I have the habit of remembering quotes or be inspired by national figures or human heroes; but Ark of Hope has made me redefine all the quotes I ever knew and all that I was inspired by; because I found inspiration, hope, love and faith in every single tweet that I read and every time I was encouraged to do better then good enough. To be a better person to be what it takes to do good.
At times I just wanted to strangle my phone but luckily my phone did not have a nick to do so :); because I want to say don't encarige me because I might even become what you are inspiring me to be.
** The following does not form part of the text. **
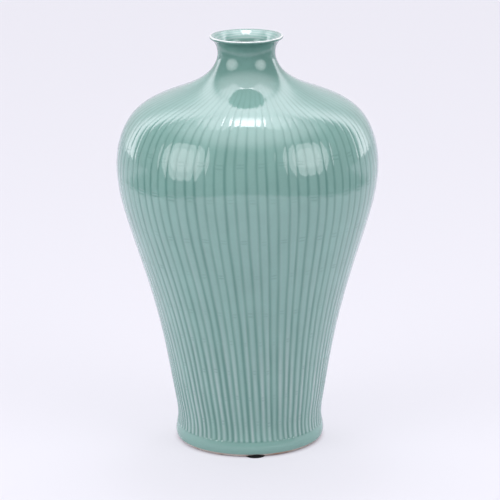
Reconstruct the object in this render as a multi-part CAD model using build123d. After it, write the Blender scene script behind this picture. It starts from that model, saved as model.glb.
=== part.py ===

So; thank you Ark of Hope for every single tweet for every single moment of your precious time that you are devoting to something so worthwhile and something so extraordinarily rewarding. You probably don't realise the rewards of the many life's you change by bringing hope to them and reminding them to have faith and making them feel loved. So, here is a real-life story of not just a change but saving a life. Only if a thank you would be enough; but that is all that I have. There is no wealth that could fulfil a return or a price tag to value. Becouse, you work is priceless. Keep the good work up.